The Courts have had occasion to consider when a consent order can be set aside. I can do no better than refer to the case of FLORA N. WASIKE –Vs- DESTIMO WAMBOKO (1982-88) I KAR. The Court of Appeal in considering whether a consent order can be set aside had this to say:-
“It is settled law that a consent judgment can only be set aside on the same grounds as would justify the setting aside of a contract, for example fraud, mistake or misrepresentation.”
The Defendant's application clearly shows that there was a mistake in entering the consent by his advocate. Such a mistake would be essentially vitiate the consent recorded before Court. The learned author of the book “Chitty on Contracts” had this to say in respect of mistake in a contract; he stated:-
“Mistake in the Law of Contract may have several different effects. At common law, it is usually said to operate so as to negative, or in some cases to nullify, consent. The contract will then be void ab initio. In equity it may be a defence in an action for specific performance …”
Looking at the order of 28th January 2004 I have formed the view that there was no consent by the Plaintiff's advocate to the Defendant’s application for striking out. Looking at the proceedings reproduced here above it is clear that the Defendant’s advocate stated that his application was unopposed because the Plaintiff had not filed a replying affidavit. The Advocate who was holding brief for the Plaintiff’s advocate simply stated ‘we agreed’. The proceedings then reflect that the Advocate for the Plaintiff walked to the Court at that moment and stated 'I oppose'. It is after that exchange that the Court recorded that both counsels application were allowed.
As the record stands it is not clear which application the Court granted. From perusal of the Court records there was only one application before court. The Judge however ordered that both counsels application be allowed. It is for that reason that I conclude that there was no consent to the application for striking out and why I am of the view that the Defendant’s application for the consent order to be set aside should be granted. I find that the Plaintiff’s application is merited.

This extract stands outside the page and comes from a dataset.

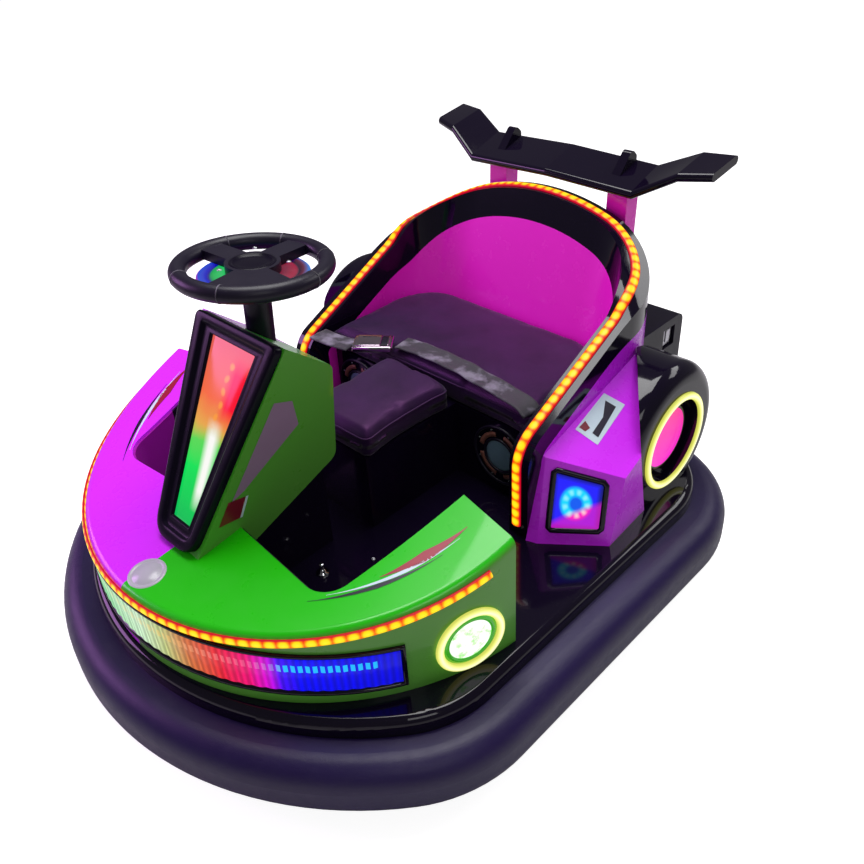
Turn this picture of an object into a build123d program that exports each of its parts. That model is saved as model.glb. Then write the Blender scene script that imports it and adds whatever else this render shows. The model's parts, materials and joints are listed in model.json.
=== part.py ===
from build123d import *
import math
import os

# Battery drift kart: rubber bumper ring, moulded body, lit trim, a steered drive wheel and two rear casters.
# Millimetres. Front is -Y, the driver's left is +X, up is +Z.
# Lengths along Y are drawn from a datum under the cockpit, then moved so that the origin lies on the floor
# below the middle of the overall length.

# Fits and walls
seat_gap = 0.3
running_gap = 0.3
shell_wall = 5

# Bumper ring
ring_front_y = -642
ring_rear_y = 642
ring_half_width = 572
ring_front_flatness = 88
ring_rear_flatness = 1228
ring_corner_r = 280
ring_rear_corner_r = 260
ring_width = 96
ring_bottom_z = 45
ring_top_z = 152
ring_top_round = 44
ring_bottom_round = 34

# Base pan
deck_z = 187
pan_bottom_z = 68
pan_rim_inset = 70
pan_rim_round = 16
pan_deck_underside_z = deck_z - shell_wall
pan_skirt_inset = ring_width + seat_gap

# Front cowl, set inside the pan's rim
cowl_side_margin = 24
cowl_nose_margin = 16
cowl_r = ring_half_width - pan_rim_inset - cowl_side_margin
cowl_nose_y = ring_front_y + pan_rim_inset + cowl_nose_margin
cowl_centre_y = cowl_nose_y + cowl_r
cowl_end_angle = 84
cowl_nose_z = 326
cowl_middle_y = cowl_nose_y + 206
cowl_middle_z = 354
cowl_tail_z = 426
cowl_overrun = 20
cowl_edge_round = 14
opening_front_x = cowl_r - 180
opening_front_y = cowl_nose_y + 184
opening_rear_x = cowl_r - 130
opening_rear_y = cowl_centre_y - 27
opening_corner_r = 50
liner_wall = 4
liner_drop = 6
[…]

Before granting the final orders I wish to refer to the Court filing fee paid by the Plaintiff when filing this action. The Plaintiff’s claim is for the recovery of Kshs. 117,017,070/-. The plaint was filed on 9th July 2003. The Plaintiff paid Kshs. 1,700/- as the Court fees. The correct Court fee that the Plaintiff should have paid was Kshs. 70,000/-. It follows that the Plaintiff underpaid the Court fees. It is for that reason that an order will be made staying this suit up and until the difference in the Court fees is paid by the Plaintiff.
I grant the following orders:-
The Consent order of 11th March 2004 and the resultant order is hereby set aside.
The Plaintiff is hereby granted leave to defend the Defendant’s application dated 28th January 2004.
The cost of the Notice of Motion dated 27th June 2003 shall be in cause.
This suit is hereby stayed until the Plaintiff pays Kshs. 68,300/- the balance fees for the plaint.
Dated and delivered at Mombasa this 2nd day of August, 2013.